One thing you need in the playoffs is the flexibility to change things if your initial plan fails. But the Jaguars simply don't have the speed or complexity on offense to change a failing game plan. Nor do they have enough flex on defense to change much if that fails. Granted, their defense is very good and their offense is pretty good. But if they can't run the ball up the middle or over-power the secondary with their big receivers, what will they try next? Screen passes? three-step drops? end-arounds? fumble-rooskie?
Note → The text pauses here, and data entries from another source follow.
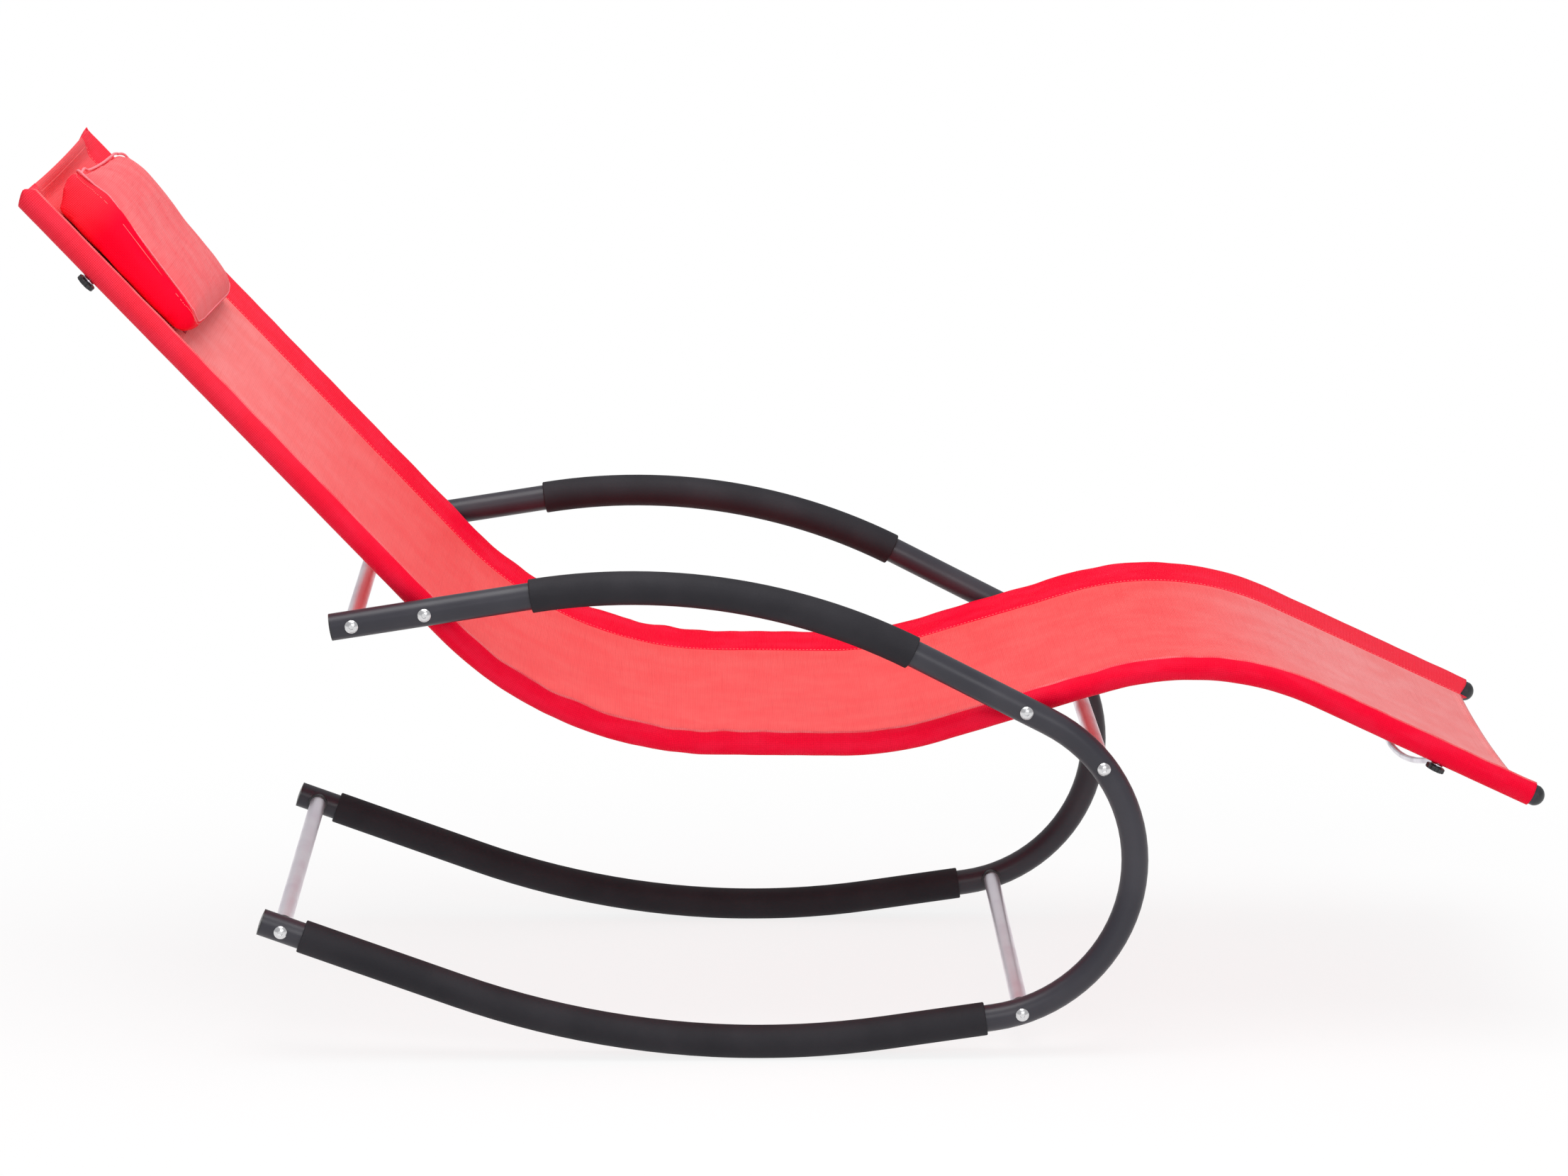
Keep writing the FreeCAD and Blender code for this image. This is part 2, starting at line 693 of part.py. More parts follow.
# Hook tapes sewn on the sling, loop tapes sewn on the pillow
hook_tapes = []
loop_tapes = []
for side in (1, -1):
    edges = (tape_spacing / 2 - tape_width / 2, tape_spacing / 2 + tape_width / 2)
    base = max(sheet_height(y) for y in edges) + tape_gap
    back_turn = FreeCAD.Rotation(along(-back_angle), Vector(0, 1, 0), normal(-back_angle), "XYZ")
    for group, length, begin, layer in (
            (hook_tapes, hook_tape_length, hook_tape_from_head, 0),
            (loop_tapes, loop_tape_length, pillow_from_head + pillow_length / 2 - loop_tape_length / 2, 1)):
        strip = Part.makeBox(length, tape_width, tape_thickness)
        corner = on_backrest(begin, side * tape_spacing / 2 - tape_width / 2,
                             base + layer * (tape_thickness + tape_gap))
        strip.Placement = FreeCAD.Placement(corner, back_turn)
        group.append(strip)
write("sling_hook_tapes", *hook_tapes)
write("pillow_loop_tapes", *loop_tapes)

# The pillow: a cover, blunt at the head, thin at the foot, crowned across and drawn in at its ends
pillow_base = base + 2 * tape_thickness + 2 * tape_gap


def pillow_section(y, share, inset, wall):
    """One slice of the pillow at a distance from its middle, drawn in all round by a wall."""
    begin = pillow_from_head + inset + wall
    end = pillow_from_head + pillow_length - inset - wall
    half = (begin + end) / 2
    base = pillow_base + wall
    rise = pillow_head_height * share - 2 * wall
    crown = pillow_middle_height * share - 2 * wall
    low_rise = pillow_foot_height * share - 2 * wall
    points = [
        on_backrest(begin + pillow_nose_height, y, base + pillow_nose_height),
        on_backrest(begin - pillow_head_bulge * share, y, base + rise * pillow_bulge_share),
        on_backrest(begin + pillow_head_round, y, base + rise),
        on_backrest(half, y, base + crown),
        on_backrest(end - pillow_foot_round, y, base + low_rise),
        on_backrest(end - pillow_nose_height, y, base + low_rise * pillow_bulge_share),
        on_backrest(end, y, base + pillow_nose_height),
        on_backrest(half, y, base),
    ]
    edges = []
    for first in (0, 2, 4, 6):
        last = (first + 2) % len(points)
        edges.append(Part.Arc(points[first], points[first + 1], points[last]).toShape())
    return Part.Wire(edges)


def pillow_body(wall):
    """The pillow's outside, or its inside when it is drawn in by a wall."""
    half_width = pillow_width / 2 - wall
    right_half = [
        (-half_width, pillow_side_share, pillow_nose_height),
        (-half_width + pillow_edge_radius, pillow_edge_share, 0),
        (-half_width / 2, pillow_quarter_share, 0),
    ]
    left_half = [(-y, share, inset) for y, share, inset in reversed(right_half)]
    slices = right_half + [(0, 1, 0)] + left_half
    return Part.makeLoft([pillow_section(*place, wall) for place in slices], True, False)


pillow = pillow_body(0).cut(pillow_body(pillow_cover))
write("headrest_pillow", pillow)
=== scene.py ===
import bmesh
import bpy
import math
from mathutils import Matrix, Vector, noise
from mathutils.bvhtree import BVHTree


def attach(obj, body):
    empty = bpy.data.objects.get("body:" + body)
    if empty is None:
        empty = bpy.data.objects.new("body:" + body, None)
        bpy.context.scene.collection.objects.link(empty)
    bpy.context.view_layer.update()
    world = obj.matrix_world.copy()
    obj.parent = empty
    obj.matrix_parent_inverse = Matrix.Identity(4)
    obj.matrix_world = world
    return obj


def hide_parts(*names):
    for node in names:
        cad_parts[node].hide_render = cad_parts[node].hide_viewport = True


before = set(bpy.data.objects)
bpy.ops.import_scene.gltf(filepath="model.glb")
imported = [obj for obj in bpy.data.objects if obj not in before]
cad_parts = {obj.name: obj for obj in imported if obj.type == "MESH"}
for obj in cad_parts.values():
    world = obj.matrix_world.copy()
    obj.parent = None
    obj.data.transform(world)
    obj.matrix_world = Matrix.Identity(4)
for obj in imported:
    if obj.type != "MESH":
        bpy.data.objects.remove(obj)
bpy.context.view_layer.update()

# Side hoops
# Each side is one steel tube, bent into armrest, front bend and rocker in one, and powder
# coated in a dark satin anthracite. The coat has a fine orange peel and thin dust on top.


class Value:
    """One output of a material's node, which can be used in plain sums."""

    def __init__(self, finish, socket):
        self.finish = finish
        self.socket = socket

    def __add__(self, other):
        return self.finish.maths("ADD", self, other)

    def __sub__(self, other):
        return self.finish.maths("SUBTRACT", self, other)

    def __rsub__(self, other):
        return self.finish.maths("SUBTRACT", other, self)

    def __mul__(self, other):
        return self.finish.maths("MULTIPLY", self, other)

    def __pow__(self, other):
        return self.finish.maths("POWER", self, other)

    def __gt__(self, other):
        return self.finish.maths("GREATER_THAN", self, other)

    def __abs__(self):
        return self.finish.maths("ABSOLUTE", self)

    __radd__ = __add__


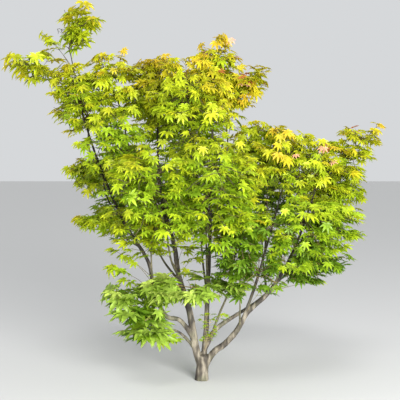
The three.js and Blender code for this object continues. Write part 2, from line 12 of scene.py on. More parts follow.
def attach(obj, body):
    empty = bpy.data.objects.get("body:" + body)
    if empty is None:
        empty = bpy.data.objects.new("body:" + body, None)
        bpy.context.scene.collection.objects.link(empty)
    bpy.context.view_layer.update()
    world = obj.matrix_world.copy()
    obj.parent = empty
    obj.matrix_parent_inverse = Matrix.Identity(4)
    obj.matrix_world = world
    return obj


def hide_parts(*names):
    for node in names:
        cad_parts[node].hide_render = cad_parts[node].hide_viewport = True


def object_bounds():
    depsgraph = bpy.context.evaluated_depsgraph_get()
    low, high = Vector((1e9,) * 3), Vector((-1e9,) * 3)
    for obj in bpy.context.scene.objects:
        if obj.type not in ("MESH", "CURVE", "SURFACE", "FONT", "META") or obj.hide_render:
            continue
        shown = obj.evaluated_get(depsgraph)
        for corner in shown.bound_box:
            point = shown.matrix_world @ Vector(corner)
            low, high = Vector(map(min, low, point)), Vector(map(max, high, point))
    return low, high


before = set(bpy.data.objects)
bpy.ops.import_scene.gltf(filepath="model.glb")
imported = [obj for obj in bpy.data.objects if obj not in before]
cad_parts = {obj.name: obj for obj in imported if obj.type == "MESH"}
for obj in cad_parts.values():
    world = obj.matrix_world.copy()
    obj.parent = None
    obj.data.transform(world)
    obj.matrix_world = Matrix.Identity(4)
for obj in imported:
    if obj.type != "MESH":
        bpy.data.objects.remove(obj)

So here's how I see the game. The Patriots haven't played the iron of the league recently, but they did play teams with very good defenses (Miami, Tampa Bay, Buffalo, and New York [Jets]). However, Jacksonville played some of the worst defenses in the NFL (Tennessee, Houston, San Francisco), so it's interesting to me that the Patriots offense still has a slight edge in almost every offensive category over the last five games:

Points: 136 to 126
First downs: 120 to 111
3rd-down conversions: 50% to 40%
Average total yards: 361 to 336
Average time of possession: 35:46 to 31:35 Fumbles lost: 0 to 4

I think that means the Patriot offense is playing significantly better than the Jaguar offense at this point in the season. The two defenses are probably about equal, but I think the Patriots will be able to score more easily and regularly, which will put the Jaguars into the precarious position of trying to come back on the road in the playoffs. And folks, that just doesn't happen very often.

The Jaguars are good at coming back; but their four losses this year were all to quality teams that they fell behind. Anyone can come back to beat the Browns or 49ers, but when the Jags started losing to the Colts and Broncos, they had no real answers. Their only comeback victory over a 2005 playoff team was a 23-17 win over Pittsburgh -- and they needed overtime to pull that one out.

No comebacks this week, no overtime, no miracles for the warm-weather Jaguars. Patriots 27, Jaguars 16.

Weekly Water-cooler Wisdom: "Expect Indy, Denver, Seattle and/or Chicago in the big game this year. Since the NFL went to their current playoff format, 25 of the 30 Super Bowl teams have had a first-round playoff bye."